Le sentiment de liberté, ou la capacité de pouvoir l’exercer, vient, somme toute de cette capacité que nous avons en nous de l'idée des contraires, ou d’un certain double inhérent à notre personnalité. Un mot et son contraire, une faculté et son contraire, un principe et son contraire, donner recevoir, sombrer, se relever, blanc noir, œuvrer, ne rien faire, etc. nous amènent finalement, en conclusion, à la notion de vivre et mourir. C’est parce que nous savons que notre vie est vouée à la fin que nous pouvons avoir cette notion des contraires, des doubles, comme si nous possédions en nous-même chaque envers possible de notre identité (comment percevoir un endroit sans envers ?) Ensuite vient le choix, et toutes ces notions se doublent, elles aussi, de notre rapport au temps. Parfois, c’est le moment, parfois, non. Le choix peut-être occasionnel lors d’une expérience ou définitif, c’est une question de conscience et de fidélité à soi-même qui, là aussi, s’exercent.
S’émerveiller devant un paysage est assez courant, mais s’émerveiller, dans un avion, face à la performance technologique, c’est la première fois que ça m’arrive. La première fois que je scrute ce plaisir à décoller, en prenant conscience du génie humain qui a permis cet exploit pour le rendre presque si commun, du moins facile (je pense aux premiers hommes et femmes qui se sont mobilisés dans cet idéal, dans ce but qui paraissait fou à l’époque et se sont obstinés.)
Émerveillement donc devant ce génie humain qui a patiemment inventé ce moyen de franchir des milliers de kilomètres, nous permettre de voler dans les airs, apercevoir les petites lumières témoins de nos villes ou les signaux des phares au milieu de l’océan … Et je pense à la suite : car si le progrès était au départ le désir légitime d’« une évolution vers plus de connaissance pour le bonheur, le bien-être de l’homme et de la société », pourquoi ne continuerait-on pas dans cette direction, et non en dévier l’objectif pour plus de profit, au péril d’une déshumanisation qui nous rapproche d’un recul, d’une régression de la société nous entraînant peu à peu vers un mal être, face à la détérioration des relations et, au final, en dévier les intentions dans une conscience perdue… Mais ne dit-on pas « science sans conscience n’est que ruine de l’âme » ?…
L’amour est le miracle d’être entendu jusque dans nos silences, et d’entendre en retour avec la même délicatesse ; la vie à l’état pur, aussi fine que l’air qui soutient les ailes des libellules et se réjouit de leur danse.
J’entends beaucoup d’échos contradictoires, de messages de grand espoir en même temps que de désespoir et de haine contre les uns ou les autres, comme chaque fois que la peur et la frustration que l’on ne pense pas mériter se déchainent.
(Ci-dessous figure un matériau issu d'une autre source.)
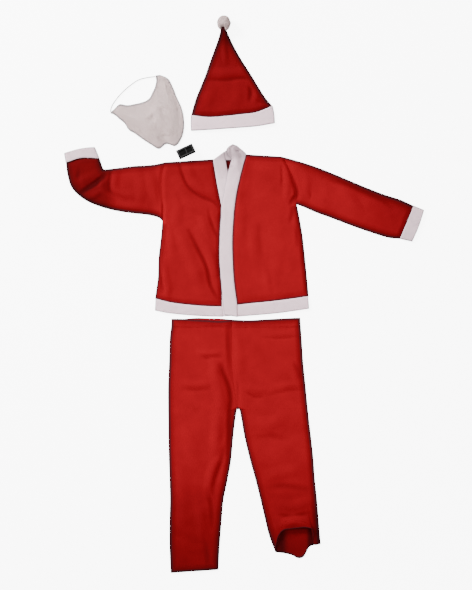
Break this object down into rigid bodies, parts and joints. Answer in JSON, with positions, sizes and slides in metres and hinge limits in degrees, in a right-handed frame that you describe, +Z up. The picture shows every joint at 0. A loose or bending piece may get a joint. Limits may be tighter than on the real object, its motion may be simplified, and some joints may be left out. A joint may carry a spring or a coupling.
{
  "type": "santa suit",
  "caption": "Child's santa suit laid out flat: open-front jacket, trousers, pointed hat with pompom, plush beard on elastic and a rolled belt, as rigid cloth forms.",
  "frame": {"origin": "centre of the suit's box, on the surface it lies on", "axes": "+X across the suit from the wearer's right sleeve to the left one, +Y from the trouser hems to the hat, +Z up from the surface"},
  "size_m": [1.1134, 1.7234, 0.0352],
  "materials": {
    "red_cloth": "thin brushed polyester, matt, with a faint nap",
    "white_plush": "short-pile white plush trim",
    "beard_plush": "long soft white pile on a backing",
    "white_elastic": "thin round covered elastic",
    "black_belt_plastic": "thin black PVC strip with a soft sheen",
    "black_buckle_plastic": "black moulded plastic"
  },
  "bodies": {
    "root": {"jacket_back": "red_cloth", "jacket_front_right": "red_cloth", "jacket_front_left": "red_cloth", "sleeve_right": "red_cloth", "sleeve_left": "red_cloth", "cuff_right": "white_plush", "cuff_left": "white_plush", "hem_band_back": "white_plush", "hem_band_right": "white_plush", "hem_band_left": "white_plush", "front_band_right": "white_plush", "front_band_left": "white_plush", "neck_band": "white_plush", "trouser_leg_right": "red_cloth", "trouser_leg_left": "red_cloth", "hat_cone": "red_cloth", "hat_brim": "white_plush", "hat_pompom": "white_plush", "beard": "beard_plush", "beard_elastic": "white_elastic", "belt_roll": "black_belt_plastic", "belt_buckle": "black_buckle_plastic"}
  },
  "joints": []
}
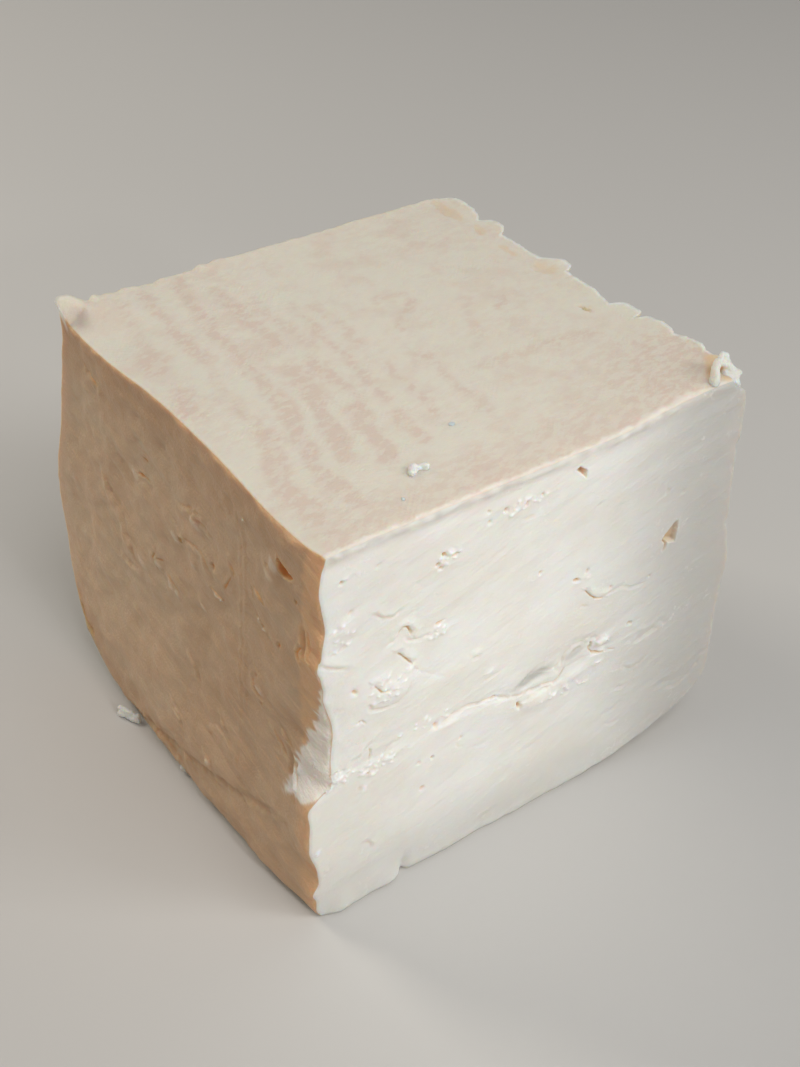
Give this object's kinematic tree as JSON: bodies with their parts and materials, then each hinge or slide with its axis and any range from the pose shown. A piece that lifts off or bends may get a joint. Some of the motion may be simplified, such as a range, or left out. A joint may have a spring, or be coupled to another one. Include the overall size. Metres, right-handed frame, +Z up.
{
  "type": "tofu block",
  "caption": "Rough-cut block of pressed tofu with two knife-cut sides, two sagging mould walls, a ragged lip of skin and one curled corner.",
  "frame": {"origin": "on the board plane, under the middle of the block's bounding box", "axes": "+Z up; -Y the white knife-cut front; -X the other knife cut; +X and +Y the mould's sagging walls"},
  "size_m": [0.1154, 0.1128, 0.106],
  "materials": {
    "curd": "moist matt cream-white curd"
  },
  "bodies": {
    "root": {"tofu_block": "curd"}
  },
  "joints": []
}
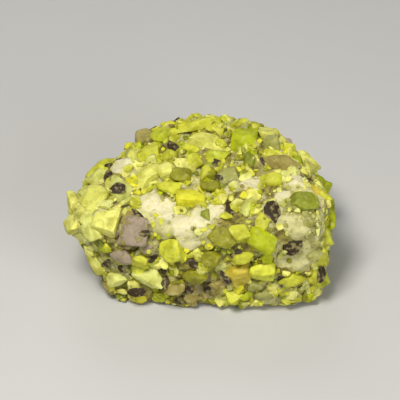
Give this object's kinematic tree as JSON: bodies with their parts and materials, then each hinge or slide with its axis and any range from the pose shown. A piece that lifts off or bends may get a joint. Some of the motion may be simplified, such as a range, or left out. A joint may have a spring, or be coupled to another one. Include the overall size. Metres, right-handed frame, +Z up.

Faire le tri sans doute. Et dire : qu’il n’y a rien pour rien, que ce qui arrive était sans doute inscrit. Fatalisme ? Peut-être.
Espoir que les choses changent enfin, que les êtres humains évoluent vers le mieux, et le mieux n’est plus associé seulement aux biens matériels mais au mieux de l’être. Être bien dans la nature, être bien avec les siens, être bien avec les autres, être bien. Bien sûr il n’y a pas de bonheur constant, comme une ligne droite, il ne peut qu’être fugace, comme tout, soumis aux variations de l’univers, comme nous en faisons tous partie, cet univers en mouvement, en transformation constante, et bien avec soi-même puisque l’on nous demande d’entrer au plus profond de notre être, la plupart du temps seuls, et bien seuls, et y retrouver l’essentiel.